Give back, exactly as it appears, the run of lines opening with the one containing "Write part 3" and closing with the one containing "for where, scale". Nothing outside that run should appear.

• _MATERIAL_

## Begin

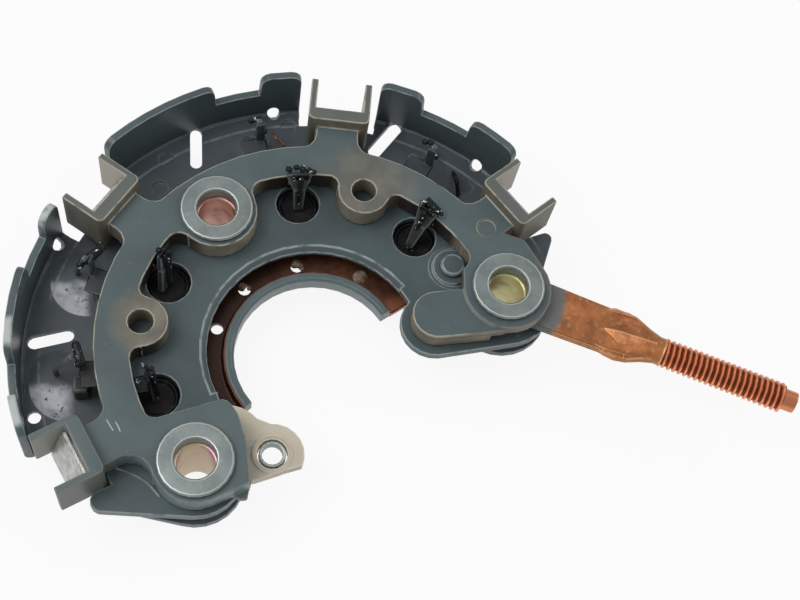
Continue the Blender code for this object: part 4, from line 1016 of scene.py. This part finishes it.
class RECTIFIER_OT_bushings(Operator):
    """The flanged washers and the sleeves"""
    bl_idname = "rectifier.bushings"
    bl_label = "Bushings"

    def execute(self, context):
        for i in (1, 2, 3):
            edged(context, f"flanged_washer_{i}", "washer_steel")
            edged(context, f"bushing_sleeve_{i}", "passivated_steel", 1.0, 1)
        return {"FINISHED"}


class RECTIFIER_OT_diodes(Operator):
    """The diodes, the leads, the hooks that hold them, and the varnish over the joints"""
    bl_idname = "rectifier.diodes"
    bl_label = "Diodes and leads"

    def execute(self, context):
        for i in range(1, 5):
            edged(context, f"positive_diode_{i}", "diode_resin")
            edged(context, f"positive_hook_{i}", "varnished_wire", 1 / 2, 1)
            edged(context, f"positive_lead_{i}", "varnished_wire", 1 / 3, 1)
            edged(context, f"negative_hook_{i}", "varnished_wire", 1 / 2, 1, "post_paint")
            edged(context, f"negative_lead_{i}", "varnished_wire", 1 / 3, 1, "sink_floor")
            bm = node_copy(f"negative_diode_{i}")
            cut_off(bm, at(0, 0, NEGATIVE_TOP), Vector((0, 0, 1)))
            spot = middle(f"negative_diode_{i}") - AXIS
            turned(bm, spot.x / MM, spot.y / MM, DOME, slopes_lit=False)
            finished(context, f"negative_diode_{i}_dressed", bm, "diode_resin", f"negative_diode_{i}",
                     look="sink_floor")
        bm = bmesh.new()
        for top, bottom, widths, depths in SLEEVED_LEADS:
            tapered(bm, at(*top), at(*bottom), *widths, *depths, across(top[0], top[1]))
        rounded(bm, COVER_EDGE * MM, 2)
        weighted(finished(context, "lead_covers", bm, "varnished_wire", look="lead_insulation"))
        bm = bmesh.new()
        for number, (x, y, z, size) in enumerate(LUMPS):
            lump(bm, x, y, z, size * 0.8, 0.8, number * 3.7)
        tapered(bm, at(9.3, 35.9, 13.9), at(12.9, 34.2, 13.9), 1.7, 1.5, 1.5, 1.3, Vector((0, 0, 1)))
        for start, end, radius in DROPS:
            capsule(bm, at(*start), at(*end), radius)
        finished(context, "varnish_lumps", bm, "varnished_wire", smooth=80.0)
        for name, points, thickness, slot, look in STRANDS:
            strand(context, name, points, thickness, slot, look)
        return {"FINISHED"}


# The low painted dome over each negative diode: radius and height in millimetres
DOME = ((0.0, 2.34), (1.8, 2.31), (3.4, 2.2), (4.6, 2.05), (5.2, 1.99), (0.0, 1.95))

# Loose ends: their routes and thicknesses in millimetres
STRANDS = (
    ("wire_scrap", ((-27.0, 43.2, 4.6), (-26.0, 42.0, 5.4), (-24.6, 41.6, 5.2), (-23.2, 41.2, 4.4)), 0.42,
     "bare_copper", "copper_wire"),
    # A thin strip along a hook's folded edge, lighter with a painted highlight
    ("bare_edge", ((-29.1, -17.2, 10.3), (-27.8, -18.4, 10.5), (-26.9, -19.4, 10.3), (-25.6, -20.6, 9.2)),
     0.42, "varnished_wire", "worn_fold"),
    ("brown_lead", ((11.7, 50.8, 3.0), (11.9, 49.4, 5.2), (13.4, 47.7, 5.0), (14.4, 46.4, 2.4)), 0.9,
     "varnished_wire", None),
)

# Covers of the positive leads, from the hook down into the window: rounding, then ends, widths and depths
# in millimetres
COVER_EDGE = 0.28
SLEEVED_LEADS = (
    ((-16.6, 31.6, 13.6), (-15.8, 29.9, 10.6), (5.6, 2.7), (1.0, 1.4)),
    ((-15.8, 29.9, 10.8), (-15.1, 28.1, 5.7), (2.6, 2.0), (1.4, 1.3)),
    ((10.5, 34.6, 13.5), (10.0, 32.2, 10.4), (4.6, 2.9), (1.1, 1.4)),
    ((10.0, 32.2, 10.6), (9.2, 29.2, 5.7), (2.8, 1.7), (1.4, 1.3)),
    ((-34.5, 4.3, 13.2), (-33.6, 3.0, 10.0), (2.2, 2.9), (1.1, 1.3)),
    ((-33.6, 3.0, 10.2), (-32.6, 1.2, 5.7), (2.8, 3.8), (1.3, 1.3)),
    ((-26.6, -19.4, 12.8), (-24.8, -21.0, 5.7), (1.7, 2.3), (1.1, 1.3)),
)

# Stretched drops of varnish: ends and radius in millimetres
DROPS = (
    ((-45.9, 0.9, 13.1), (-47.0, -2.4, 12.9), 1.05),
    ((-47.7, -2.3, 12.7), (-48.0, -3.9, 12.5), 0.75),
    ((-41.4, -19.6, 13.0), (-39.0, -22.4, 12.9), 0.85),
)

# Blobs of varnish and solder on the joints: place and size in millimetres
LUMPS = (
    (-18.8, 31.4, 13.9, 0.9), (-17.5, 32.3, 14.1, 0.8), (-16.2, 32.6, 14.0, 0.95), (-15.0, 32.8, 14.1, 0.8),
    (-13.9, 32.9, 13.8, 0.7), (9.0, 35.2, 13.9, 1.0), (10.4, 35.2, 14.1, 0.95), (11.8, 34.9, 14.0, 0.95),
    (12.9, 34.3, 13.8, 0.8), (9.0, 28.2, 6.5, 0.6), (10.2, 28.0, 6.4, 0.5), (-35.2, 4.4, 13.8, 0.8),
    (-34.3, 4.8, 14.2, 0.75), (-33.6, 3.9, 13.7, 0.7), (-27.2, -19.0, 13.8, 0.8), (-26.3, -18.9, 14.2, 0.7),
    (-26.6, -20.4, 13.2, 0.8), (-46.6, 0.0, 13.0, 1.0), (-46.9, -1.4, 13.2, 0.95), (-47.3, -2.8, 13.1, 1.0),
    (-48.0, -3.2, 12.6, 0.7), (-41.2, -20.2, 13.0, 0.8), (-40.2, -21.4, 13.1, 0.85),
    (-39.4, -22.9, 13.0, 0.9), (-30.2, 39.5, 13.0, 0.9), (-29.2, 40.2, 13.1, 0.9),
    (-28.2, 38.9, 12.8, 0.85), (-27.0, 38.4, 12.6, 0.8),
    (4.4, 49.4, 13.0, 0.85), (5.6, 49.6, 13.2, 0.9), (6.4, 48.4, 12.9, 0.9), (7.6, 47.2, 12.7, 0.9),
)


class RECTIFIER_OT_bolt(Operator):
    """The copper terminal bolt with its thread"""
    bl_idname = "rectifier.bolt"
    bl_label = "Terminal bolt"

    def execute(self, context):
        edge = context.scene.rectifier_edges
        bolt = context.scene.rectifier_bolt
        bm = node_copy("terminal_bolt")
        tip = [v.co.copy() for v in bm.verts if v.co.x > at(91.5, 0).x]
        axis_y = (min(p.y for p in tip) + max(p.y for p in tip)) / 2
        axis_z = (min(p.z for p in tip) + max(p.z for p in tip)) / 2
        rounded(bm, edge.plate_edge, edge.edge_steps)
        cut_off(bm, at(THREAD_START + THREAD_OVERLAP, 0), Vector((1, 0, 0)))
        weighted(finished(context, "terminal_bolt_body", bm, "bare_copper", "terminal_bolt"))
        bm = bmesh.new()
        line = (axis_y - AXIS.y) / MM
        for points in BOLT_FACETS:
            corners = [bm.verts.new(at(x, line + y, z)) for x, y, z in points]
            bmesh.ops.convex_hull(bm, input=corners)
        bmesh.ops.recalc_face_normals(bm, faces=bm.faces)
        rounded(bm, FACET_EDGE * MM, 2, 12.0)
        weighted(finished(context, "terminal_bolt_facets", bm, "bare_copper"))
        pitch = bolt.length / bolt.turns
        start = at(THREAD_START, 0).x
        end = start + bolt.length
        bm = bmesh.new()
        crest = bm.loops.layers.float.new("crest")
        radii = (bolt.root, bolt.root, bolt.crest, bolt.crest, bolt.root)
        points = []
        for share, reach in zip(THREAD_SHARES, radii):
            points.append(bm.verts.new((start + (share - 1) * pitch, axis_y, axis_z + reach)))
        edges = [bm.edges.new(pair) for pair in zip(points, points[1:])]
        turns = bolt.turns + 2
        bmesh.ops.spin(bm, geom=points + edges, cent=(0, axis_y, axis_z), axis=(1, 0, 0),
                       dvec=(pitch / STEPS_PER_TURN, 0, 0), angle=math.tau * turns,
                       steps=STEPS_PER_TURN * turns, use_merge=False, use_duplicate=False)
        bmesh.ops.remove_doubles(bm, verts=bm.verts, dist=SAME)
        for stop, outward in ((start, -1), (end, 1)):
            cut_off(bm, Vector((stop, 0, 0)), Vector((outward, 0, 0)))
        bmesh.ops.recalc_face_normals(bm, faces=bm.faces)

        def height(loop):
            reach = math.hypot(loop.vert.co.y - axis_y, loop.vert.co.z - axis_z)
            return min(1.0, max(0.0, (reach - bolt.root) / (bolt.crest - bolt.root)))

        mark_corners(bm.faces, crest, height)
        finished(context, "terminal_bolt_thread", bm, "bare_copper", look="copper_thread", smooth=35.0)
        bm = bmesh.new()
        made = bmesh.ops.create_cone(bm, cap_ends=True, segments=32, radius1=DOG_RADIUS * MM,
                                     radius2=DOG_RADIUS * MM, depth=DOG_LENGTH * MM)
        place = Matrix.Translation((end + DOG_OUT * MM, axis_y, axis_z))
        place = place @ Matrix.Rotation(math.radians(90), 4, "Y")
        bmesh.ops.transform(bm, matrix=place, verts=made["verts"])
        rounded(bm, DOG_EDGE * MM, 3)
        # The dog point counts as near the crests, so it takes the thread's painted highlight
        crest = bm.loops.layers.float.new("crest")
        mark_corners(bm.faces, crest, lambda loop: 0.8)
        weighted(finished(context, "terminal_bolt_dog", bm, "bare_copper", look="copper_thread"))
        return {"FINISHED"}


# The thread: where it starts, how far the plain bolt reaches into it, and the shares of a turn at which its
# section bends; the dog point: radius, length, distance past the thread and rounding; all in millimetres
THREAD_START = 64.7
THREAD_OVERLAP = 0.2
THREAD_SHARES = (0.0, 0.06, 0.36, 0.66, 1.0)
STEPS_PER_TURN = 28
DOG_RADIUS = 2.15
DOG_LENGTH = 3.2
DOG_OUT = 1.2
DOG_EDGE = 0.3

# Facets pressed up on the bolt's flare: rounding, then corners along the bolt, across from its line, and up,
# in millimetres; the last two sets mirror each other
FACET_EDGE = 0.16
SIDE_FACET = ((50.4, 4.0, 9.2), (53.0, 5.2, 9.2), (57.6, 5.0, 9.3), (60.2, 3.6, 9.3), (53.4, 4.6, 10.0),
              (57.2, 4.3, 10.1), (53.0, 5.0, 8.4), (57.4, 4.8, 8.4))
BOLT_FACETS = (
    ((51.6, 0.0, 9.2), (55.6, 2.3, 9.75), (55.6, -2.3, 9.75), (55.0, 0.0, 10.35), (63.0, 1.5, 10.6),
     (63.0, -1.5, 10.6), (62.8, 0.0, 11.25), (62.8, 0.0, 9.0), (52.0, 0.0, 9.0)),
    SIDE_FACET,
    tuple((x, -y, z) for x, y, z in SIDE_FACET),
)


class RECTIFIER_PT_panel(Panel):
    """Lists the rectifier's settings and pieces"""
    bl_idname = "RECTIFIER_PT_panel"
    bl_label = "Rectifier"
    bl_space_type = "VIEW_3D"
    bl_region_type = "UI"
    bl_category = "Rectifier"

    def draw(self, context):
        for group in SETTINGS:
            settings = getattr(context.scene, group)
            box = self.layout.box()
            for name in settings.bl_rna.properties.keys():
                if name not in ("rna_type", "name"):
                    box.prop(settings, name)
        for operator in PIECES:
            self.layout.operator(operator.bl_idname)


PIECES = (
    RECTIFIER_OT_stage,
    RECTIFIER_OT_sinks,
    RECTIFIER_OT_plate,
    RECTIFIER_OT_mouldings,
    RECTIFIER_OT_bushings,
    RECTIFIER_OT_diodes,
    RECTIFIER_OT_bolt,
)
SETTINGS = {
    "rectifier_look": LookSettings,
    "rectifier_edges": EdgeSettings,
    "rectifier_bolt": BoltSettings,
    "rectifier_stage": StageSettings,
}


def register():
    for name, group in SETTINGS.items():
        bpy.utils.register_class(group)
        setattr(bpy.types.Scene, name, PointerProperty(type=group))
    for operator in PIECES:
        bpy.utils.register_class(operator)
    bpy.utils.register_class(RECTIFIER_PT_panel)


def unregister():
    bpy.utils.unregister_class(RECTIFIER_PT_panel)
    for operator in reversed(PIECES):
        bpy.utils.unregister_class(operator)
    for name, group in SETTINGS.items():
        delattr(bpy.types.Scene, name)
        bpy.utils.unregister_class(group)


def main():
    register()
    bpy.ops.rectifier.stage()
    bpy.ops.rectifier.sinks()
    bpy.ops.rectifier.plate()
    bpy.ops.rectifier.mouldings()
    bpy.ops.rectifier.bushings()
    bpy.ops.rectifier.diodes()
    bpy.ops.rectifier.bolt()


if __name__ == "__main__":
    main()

## End
## Begin

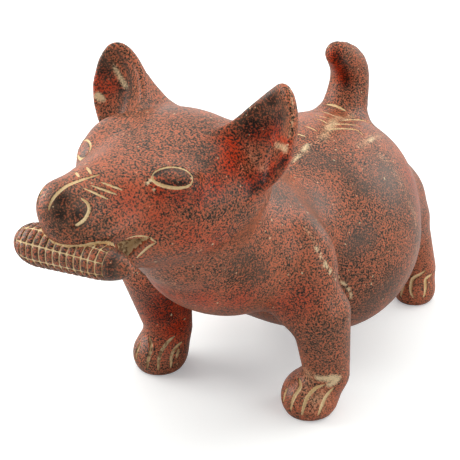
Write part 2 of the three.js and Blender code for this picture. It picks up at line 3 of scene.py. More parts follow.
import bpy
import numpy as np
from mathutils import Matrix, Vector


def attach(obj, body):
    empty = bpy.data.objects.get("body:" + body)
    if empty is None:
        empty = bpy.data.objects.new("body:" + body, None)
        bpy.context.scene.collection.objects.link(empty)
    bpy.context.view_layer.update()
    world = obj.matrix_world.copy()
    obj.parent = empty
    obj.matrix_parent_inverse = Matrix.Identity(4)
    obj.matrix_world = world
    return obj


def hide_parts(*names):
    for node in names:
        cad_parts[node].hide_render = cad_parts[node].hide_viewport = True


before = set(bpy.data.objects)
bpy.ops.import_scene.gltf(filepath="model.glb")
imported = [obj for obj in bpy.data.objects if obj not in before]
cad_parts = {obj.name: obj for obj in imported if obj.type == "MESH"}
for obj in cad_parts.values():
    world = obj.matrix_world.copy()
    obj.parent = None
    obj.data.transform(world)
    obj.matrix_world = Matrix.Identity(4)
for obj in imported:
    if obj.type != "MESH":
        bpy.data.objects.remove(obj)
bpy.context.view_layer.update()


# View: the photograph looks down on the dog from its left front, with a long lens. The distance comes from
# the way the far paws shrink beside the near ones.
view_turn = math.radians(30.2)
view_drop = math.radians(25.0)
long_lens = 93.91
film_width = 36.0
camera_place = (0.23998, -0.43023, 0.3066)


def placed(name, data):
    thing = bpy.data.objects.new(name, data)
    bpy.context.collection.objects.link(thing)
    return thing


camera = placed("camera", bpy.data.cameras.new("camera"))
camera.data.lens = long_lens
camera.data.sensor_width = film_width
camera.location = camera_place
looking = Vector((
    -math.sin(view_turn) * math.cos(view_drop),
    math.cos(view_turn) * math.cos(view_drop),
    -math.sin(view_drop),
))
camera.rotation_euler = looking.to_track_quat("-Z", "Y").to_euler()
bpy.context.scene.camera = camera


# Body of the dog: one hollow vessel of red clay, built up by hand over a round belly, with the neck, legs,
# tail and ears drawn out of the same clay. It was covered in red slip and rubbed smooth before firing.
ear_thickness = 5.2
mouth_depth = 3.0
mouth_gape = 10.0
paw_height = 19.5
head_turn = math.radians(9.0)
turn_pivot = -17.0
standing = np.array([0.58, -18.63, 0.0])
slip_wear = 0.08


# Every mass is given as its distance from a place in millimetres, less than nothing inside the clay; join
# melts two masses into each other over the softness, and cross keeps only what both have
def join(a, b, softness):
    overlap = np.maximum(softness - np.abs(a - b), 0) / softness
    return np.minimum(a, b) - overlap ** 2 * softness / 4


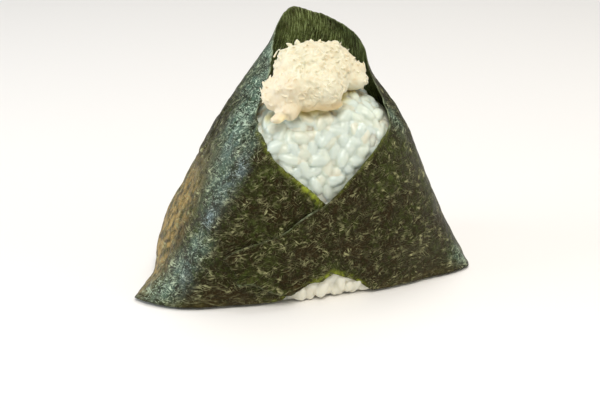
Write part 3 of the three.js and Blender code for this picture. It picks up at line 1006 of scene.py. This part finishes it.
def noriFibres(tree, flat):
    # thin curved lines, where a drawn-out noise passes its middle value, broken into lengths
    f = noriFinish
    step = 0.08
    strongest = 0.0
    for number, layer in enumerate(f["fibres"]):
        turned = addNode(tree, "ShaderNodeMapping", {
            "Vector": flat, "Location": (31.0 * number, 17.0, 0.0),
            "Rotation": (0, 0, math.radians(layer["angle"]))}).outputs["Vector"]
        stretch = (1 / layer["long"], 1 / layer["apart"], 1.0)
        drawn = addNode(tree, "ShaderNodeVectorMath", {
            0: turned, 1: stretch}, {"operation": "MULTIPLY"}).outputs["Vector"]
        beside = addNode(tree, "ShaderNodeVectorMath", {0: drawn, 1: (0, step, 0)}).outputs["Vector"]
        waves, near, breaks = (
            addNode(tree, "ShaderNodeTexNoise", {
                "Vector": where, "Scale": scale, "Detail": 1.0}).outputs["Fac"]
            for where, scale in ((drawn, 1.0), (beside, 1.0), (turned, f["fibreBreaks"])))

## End
## Begin

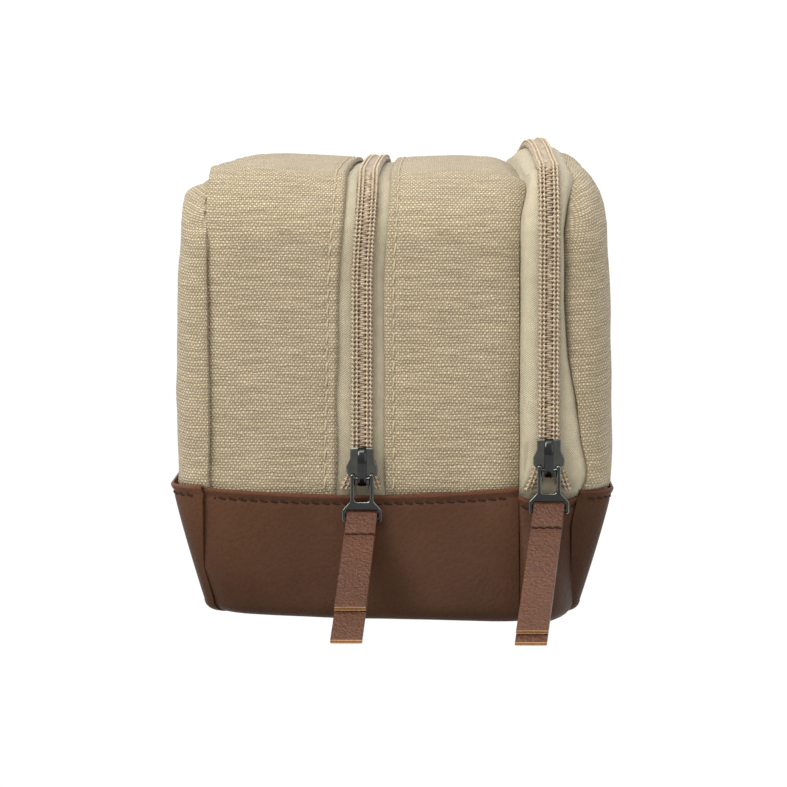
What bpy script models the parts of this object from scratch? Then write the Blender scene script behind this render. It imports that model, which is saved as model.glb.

## End

• _WRITTEN RESPONSE_
Write part 3 of the three.js and Blender code for this picture. It picks up at line 1006 of scene.py. This part finishes it.
def noriFibres(tree, flat):
    # thin curved lines, where a drawn-out noise passes its middle value, broken into lengths
    f = noriFinish
    step = 0.08
    strongest = 0.0
    for number, layer in enumerate(f["fibres"]):
        turned = addNode(tree, "ShaderNodeMapping", {
            "Vector": flat, "Location": (31.0 * number, 17.0, 0.0),
            "Rotation": (0, 0, math.radians(layer["angle"]))}).outputs["Vector"]
        stretch = (1 / layer["long"], 1 / layer["apart"], 1.0)
        drawn = addNode(tree, "ShaderNodeVectorMath", {
            0: turned, 1: stretch}, {"operation": "MULTIPLY"}).outputs["Vector"]
        beside = addNode(tree, "ShaderNodeVectorMath", {0: drawn, 1: (0, step, 0)}).outputs["Vector"]
        waves, near, breaks = (
            addNode(tree, "ShaderNodeTexNoise", {
                "Vector": where, "Scale": scale, "Detail": 1.0}).outputs["Fac"]
            for where, scale in ((drawn, 1.0), (beside, 1.0), (turned, f["fibreBreaks"])))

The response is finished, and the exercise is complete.